Is there a runnable example with the given data? #1

ceteri · 2021-02-21T18:18:33Z

This code looks really interesting.
However, is there a runnable example with the given data?

When running the current code using the example shown:

python train.py --embedding-len 64 --batch-size 2048 --epochs 500

The hard-coded location data/ of data does not appear to be included within this repo, and the named datasets are different from what's in datasets/

$ python train.py --embedding-len 64 --batch-size 2048 --epochs 500
Traceback (most recent call last):
  File "train.py", line 57, in <module>
    trainer = Trainer(args)
  File "/Users/paco/src/jax-skip-gram-negative-sampling/trainer.py", line 18, in __init__
    self.dataset = PyPILangDataset(args)#, examples_path='data/pypi_examples.pth', dict_path='data/pypi_dict.pth')
  File "/Users/paco/src/jax-skip-gram-negative-sampling/datasets/pypi_lang.py", line 18, in __init__
    self.files = self.tokenize_files()
  File "/Users/paco/src/jax-skip-gram-negative-sampling/datasets/pypi_lang.py", line 29, in tokenize_files
    node_lang_df = pd.read_csv(self.args.dataset_dir, na_filter=False)
  File "/opt/anaconda3/lib/python3.7/site-packages/pandas/io/parsers.py", line 688, in read_csv
    return _read(filepath_or_buffer, kwds)
  File "/opt/anaconda3/lib/python3.7/site-packages/pandas/io/parsers.py", line 454, in _read
    parser = TextFileReader(fp_or_buf, **kwds)
  File "/opt/anaconda3/lib/python3.7/site-packages/pandas/io/parsers.py", line 948, in __init__
    self._make_engine(self.engine)
  File "/opt/anaconda3/lib/python3.7/site-packages/pandas/io/parsers.py", line 1180, in _make_engine
    self._engine = CParserWrapper(self.f, **self.options)
  File "/opt/anaconda3/lib/python3.7/site-packages/pandas/io/parsers.py", line 2010, in __init__
    self._reader = parsers.TextReader(src, **kwds)
  File "pandas/_libs/parsers.pyx", line 382, in pandas._libs.parsers.TextReader.__cinit__
  File "pandas/_libs/parsers.pyx", line 674, in pandas._libs.parsers.TextReader._setup_parser_source
FileNotFoundError: [Errno 2] No such file or directory: 'data/'

My apologies, I may have missed something on set up?

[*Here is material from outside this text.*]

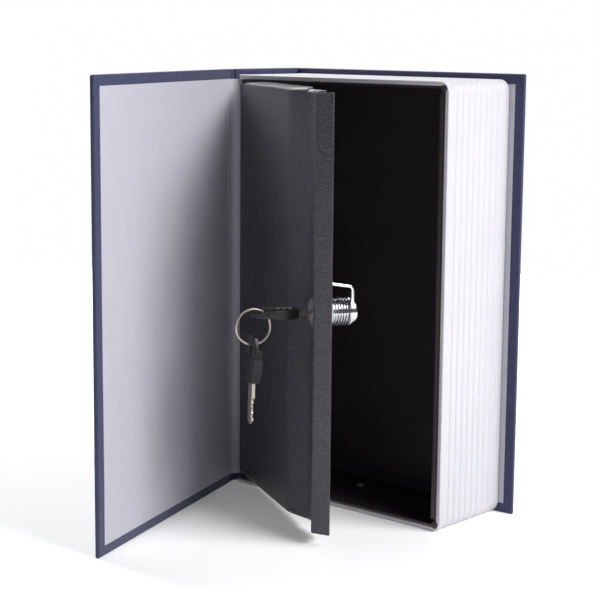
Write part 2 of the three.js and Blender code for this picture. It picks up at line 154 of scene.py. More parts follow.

The text was updated successfully, but these errors were encountered:

ddehueck · 2021-02-21T18:27:06Z

Hello! I believe the argument --dataset-dir <path_to_data> needs to be specified. So you're right I need to update this so that there is no longer a hard-coded default path that isn't included.

I think you're one of the first people to try out this repo so please keep asking questions and I'll find some time to clean up the repo and add more documentation!

ddehueck · 2021-02-21T18:56:16Z

Ok I'm making some updates now. Some changes:

Dataset Class needs to be loaded in trainer.py
There's a bug with the loss function - I had a fix for it in a local dir on my machine that never got commited.
data directory should be added. I'll commit the world order example as the default.

ceteri · 2021-02-21T20:10:22Z

Awesome, thanks @ddehueck !
I'll retry after those commits

ddehueck · 2021-02-22T01:25:35Z

@ceteri Ok should be good to go now! You should see embedding like: after around 100 epochs using the world order dataset.

ddehueck · 2021-02-22T01:32:39Z

Also, I believe there may be a way to speed up the loss as I did here: https://github.com/ddehueck/CrossWalk/blob/master/domains/sgns_loss.py

If you want to compare to an ML framework without a JIT compiler I have a SGNS implementation in pytorch here: https://github.com/ddehueck/skip-gram-negative-sampling

ceteri · 2021-02-22T06:46:47Z

Many thanks @ddehueck !
The comparison between JAX and PyTorch impls is really helpful.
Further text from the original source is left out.